The numbers tell the story of why this matters. The AI-RAN market represents a significant slice of the broader RAN market that's expected to exceed $200 billion cumulatively by 2030, according to analyst firm Omdia. That's not just growth - that's a complete platform shift from traditional cellular infrastructure to AI-native networks.
Nokia CEO Justin Hotard frames it as more than an incremental upgrade: "The next leap in telecom isn't just from 5G to 6G - it's a fundamental redesign of the network to deliver AI-powered connectivity, capable of processing intelligence from the data center all the way to the edge."
The technical centerpiece is NVIDIA's new Aerial RAN Computer Pro (ARC-Pro), a 6G-ready platform that combines connectivity, computing, and sensing capabilities. Unlike traditional base station equipment, ARC-Pro enables carriers to upgrade from 5G-Advanced to 6G through software updates rather than hardware replacements - a potentially massive cost advantage.
Nokia will embed ARC-Pro into its RAN portfolio, leveraging its anyRAN approach that allows new AI-powered cards to coexist with existing equipment. This modular architecture means carriers can gradually introduce AI capabilities without ripping out their current infrastructure.
The partnership already has its first major customer commitment. T-Mobile will begin field trials in 2026, building on the foundation established by its AI-RAN Innovation Center launched in 2024. "Our collaboration with industry leaders Nokia and NVIDIA marks an important step toward shaping the future of connectivity," said John Saw, T-Mobile's president of technology and CTO.
But this isn't just about faster phones. The AI-RAN platform is designed to support what the companies call "AI-native devices" - drones, AR glasses, autonomous vehicles, and industrial robots that need seamless connectivity and edge computing. These applications require the kind of real-time AI processing that current networks simply can't deliver.
Dell Technologies is providing the compute infrastructure through its PowerEdge servers, which CEO Michael Dell positions as critical edge infrastructure: "The operators who modernize their infrastructure today won't just carry AI traffic - they'll be the distributed AI grid factories that process it at the source, where latency matters and data sovereignty is critical."

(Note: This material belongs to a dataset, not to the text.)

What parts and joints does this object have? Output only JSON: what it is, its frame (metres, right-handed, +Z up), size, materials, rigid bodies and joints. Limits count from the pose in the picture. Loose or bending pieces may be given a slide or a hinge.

The partnership extends beyond radio networks into broader AI infrastructure. Nokia will adapt its SR Linux software for NVIDIA's Spectrum-X Ethernet platform, while exploring how Nokia's optical technologies can support future NVIDIA AI architectures. It's a comprehensive play to control multiple layers of the AI networking stack.

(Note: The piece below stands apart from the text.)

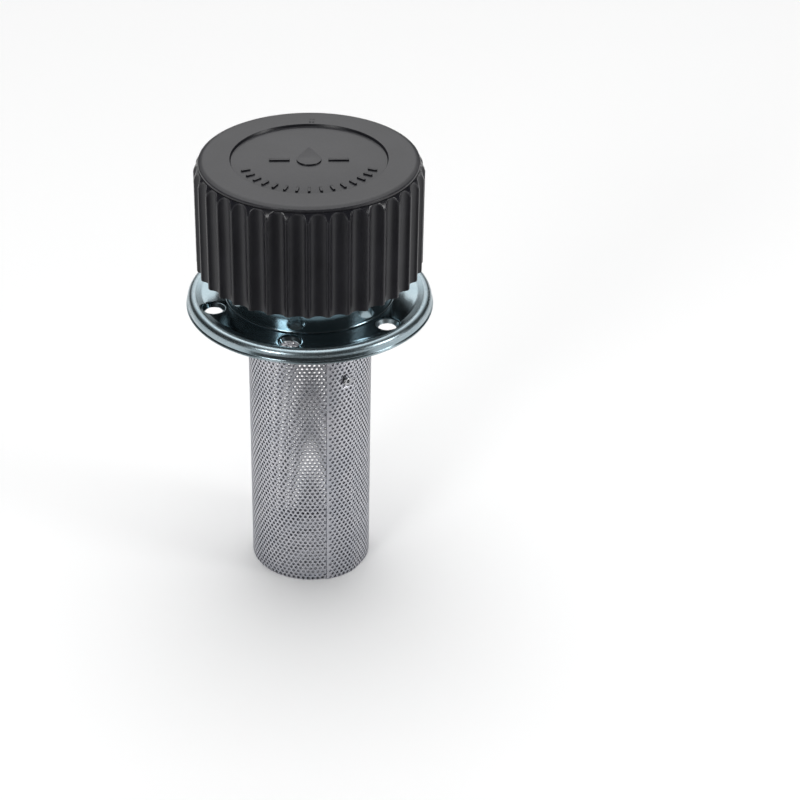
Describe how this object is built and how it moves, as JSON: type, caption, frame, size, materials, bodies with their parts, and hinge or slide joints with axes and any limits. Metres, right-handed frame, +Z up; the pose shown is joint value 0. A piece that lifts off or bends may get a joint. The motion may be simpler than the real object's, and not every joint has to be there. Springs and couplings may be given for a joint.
{
  "type": "hydraulic tank filler breather filter",
  "caption": "Tank filler breather: black fluted bayonet cap with air filter on a round zinc plated flange, above a long perforated steel strainer.",
  "frame": {"origin": "centre of the flange seat, on the underside of the flange sheet", "axes": "+Z up through the cap, -Y towards the viewer of the picture, +X to the right"},
  "size_m": [0.0864, 0.0864, 0.1613],
  "materials": {
    "cap_cover": "black moulded plastic, fine satin texture",
    "flange_plate": "bright zinc plated",
    "strainer_wall": "galvanised perforated sheet",
    "strainer_bottom": "galvanised perforated sheet",
    "strainer_collar": "bright zinc plated",
    "seam_rivet": "plain",
    "centre_stud": "zinc plated",
    "top_seal": "smooth",
    "filter_top_disc": "tinned",
    "filter_paper": "resin treated filter paper",
    "filter_core": "tinned",
    "filter_bottom_disc": "tinned",
    "bottom_seal": "grey felt",
    "base_plate": "zinc plated",
    "splash_guard": "zinc plated",
    "base_washer": "zinc plated",
    "base_nut": "zinc plated",
    "bayonet_bridge": "zinc plated",
    "bayonet_spring": "spring steel",
    "spring_washer": "zinc plated",
    "lock_nut": "zinc plated",
    "cap_seal": "smooth nitrile"
  },
  "bodies": {
    "flange": {"flange_plate": "flange_plate", "strainer_collar": "strainer_collar", "strainer_wall": "strainer_wall", "strainer_bottom": "strainer_bottom", "seam_rivet": "seam_rivet"},
    "seal": {"cap_seal": "cap_seal"},
    "cap": {"cap_cover": "cap_cover", "centre_stud": "centre_stud", "top_seal": "top_seal", "filter_top_disc": "filter_top_disc", "filter_paper": "filter_paper", "filter_core": "filter_core", "filter_bottom_disc": "filter_bottom_disc", "bottom_seal": "bottom_seal", "base_plate": "base_plate", "splash_guard": "splash_guard", "base_washer": "base_washer", "base_nut": "base_nut", "bayonet_spring": "bayonet_spring", "spring_washer": "spring_washer", "lock_nut": "lock_nut"},
    "bridge": {"bayonet_bridge": "bayonet_bridge"}
  },
  "joints": [
    {"name": "cap_lift", "type": "slide", "parent": "flange", "child": "seal", "axis": [0, 0, 1], "range_m": [0, 0.06]},
    {"name": "cap_turn", "type": "hinge", "parent": "seal", "child": "cap", "pos_m": [0, 0, 0.0182], "axis": [0, 0, 1], "range_deg": [-75, 0]},
    {"name": "bridge_travel", "type": "slide", "parent": "cap", "child": "bridge", "axis": [0, 0, 1], "range_m": [-0.0015, 0], "stiffness_N_per_m": 1500, "springref_m": 0.003, "deforming": ["bayonet_spring"]}
  ]
}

For NVIDIA, this represents a massive expansion beyond its data center dominance. While the company has captured the lion's share of AI training and inference compute, wireless infrastructure represents a new frontier with millions of edge deployment points. The company's CUDA platform becomes the foundation for both centralized AI processing and distributed edge intelligence.

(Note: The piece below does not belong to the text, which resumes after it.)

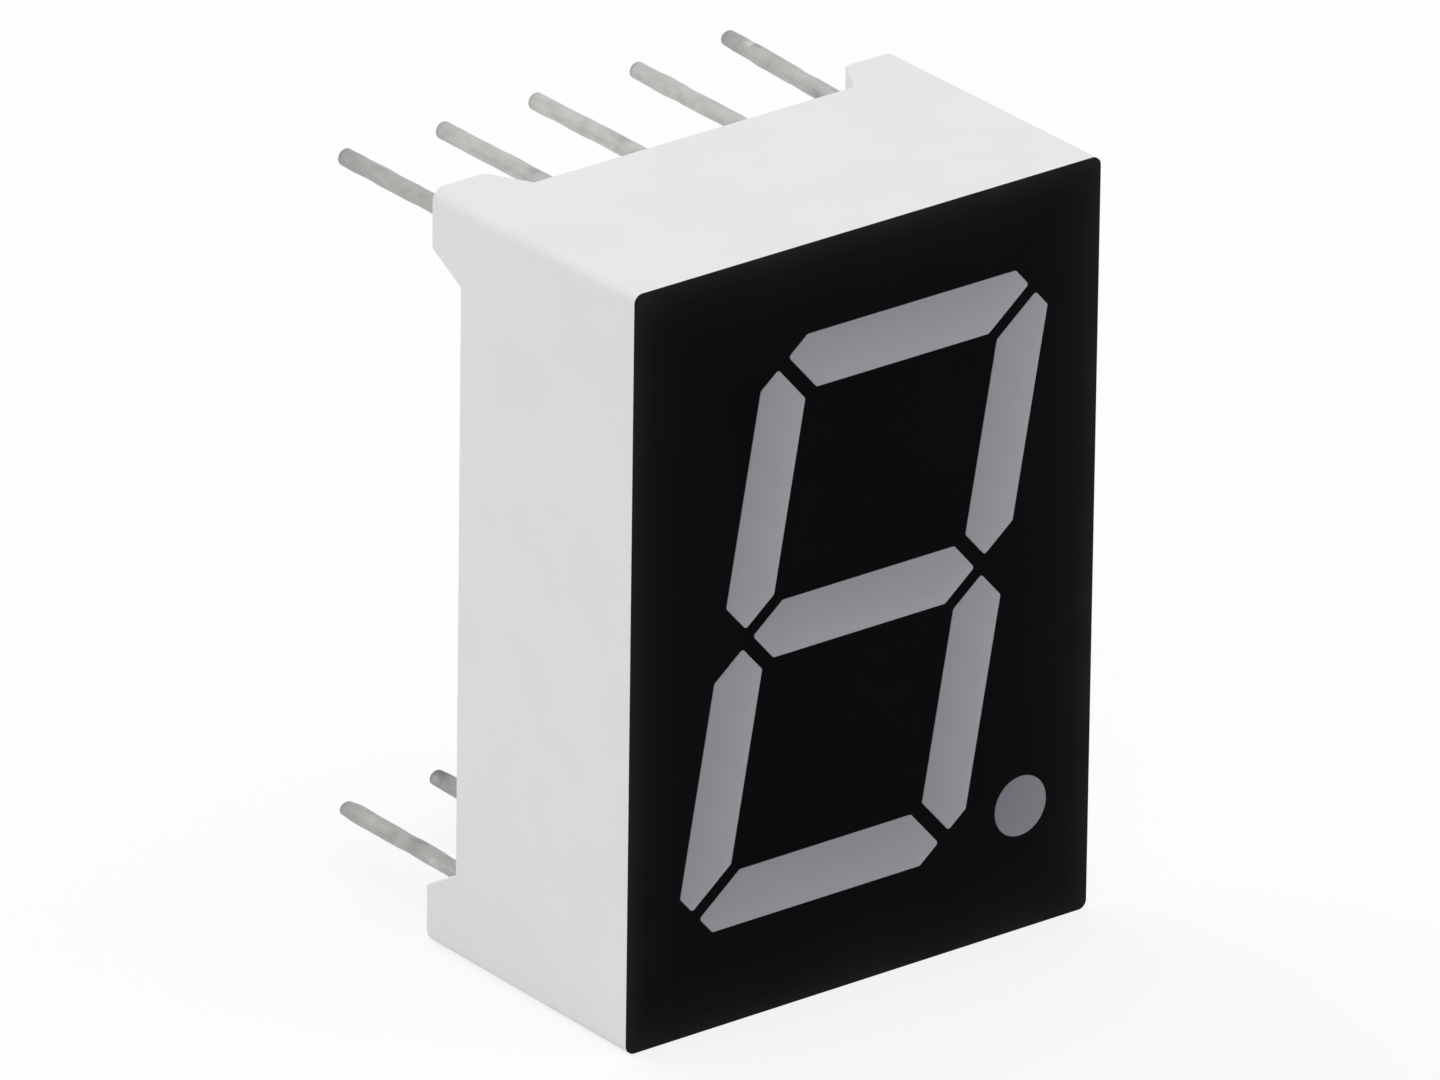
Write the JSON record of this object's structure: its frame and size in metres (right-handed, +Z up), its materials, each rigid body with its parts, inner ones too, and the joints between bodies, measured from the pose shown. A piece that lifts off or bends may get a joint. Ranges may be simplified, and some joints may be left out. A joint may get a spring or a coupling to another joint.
{
  "type": "seven segment display",
  "caption": "LED display for showing a digit: slanted light bars and a decimal point in a black face, in a white housing with corner feet and rows of round pins.",
  "frame": {"origin": "centre of the ten pins, on the plane where the feet meet a board", "axes": "+X right across the face as seen from the front, +Y back along the pins, +Z up the digit; the face looks along -Y"},
  "size_m": [0.0124, 0.0115, 0.0176],
  "materials": {
    "white_plastic": "smooth moulded, satin",
    "black_print": "even satin black print",
    "diffuser_resin": "smooth grey, light scattering",
    "board_laminate": "glass fibre laminate",
    "copper_foil": "etched copper foil",
    "solder": "bright tin solder",
    "potting_resin": "cast resin, smooth",
    "die_crystal": "sawn crystal",
    "bond_wire_gold": "drawn fine wire",
    "tinned_pin": "dull dipped tin"
  },
  "bodies": {
    "root": {"housing": "white_plastic", "face_print": "black_print", "decimal_point": "diffuser_resin", "circuit_board": "board_laminate", "copper_tracks": "copper_foil", "solder_joints": "solder", "rear_potting": "potting_resin", "segment_a": "diffuser_resin", "segment_b": "diffuser_resin", "segment_c": "diffuser_resin", "segment_d": "diffuser_resin", "segment_e": "diffuser_resin", "segment_f": "diffuser_resin", "segment_g": "diffuser_resin", "led_die_a": "die_crystal", "led_die_b": "die_crystal", "led_die_c": "die_crystal", "led_die_d": "die_crystal", "led_die_e": "die_crystal", "led_die_f": "die_crystal", "led_die_g": "die_crystal", "led_die_point": "die_crystal", "bond_wire_a": "bond_wire_gold", "bond_wire_b": "bond_wire_gold", "bond_wire_c": "bond_wire_gold", "bond_wire_d": "bond_wire_gold", "bond_wire_e": "bond_wire_gold", "bond_wire_f": "bond_wire_gold", "bond_wire_g": "bond_wire_gold", "bond_wire_point": "bond_wire_gold", "pin_1": "tinned_pin", "pin_2": "tinned_pin", "pin_3": "tinned_pin", "pin_4": "tinned_pin", "pin_5": "tinned_pin", "pin_6": "tinned_pin", "pin_7": "tinned_pin", "pin_8": "tinned_pin", "pin_9": "tinned_pin", "pin_10": "tinned_pin"}
  },
  "joints": []
}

The timing isn't coincidental. As 5G deployments mature and carriers look toward 6G standards development, there's a narrow window to establish the architectural foundations for AI-native networks. Companies that define these standards early will have significant advantages as the technology scales globally.
NVIDIA's billion-dollar Nokia investment signals more than just another tech partnership - it's a strategic play to control the infrastructure layer of the AI economy. As mobile AI usage explodes and carriers prepare for 6G, this alliance positions both companies at the center of a fundamental shift from traditional cellular networks to AI-native connectivity platforms. With T-Mobile's 2026 trials providing real-world validation and a $200 billion market opportunity ahead, this partnership could reshape not just how we connect, but how intelligence flows through the wireless networks that underpin our digital economy.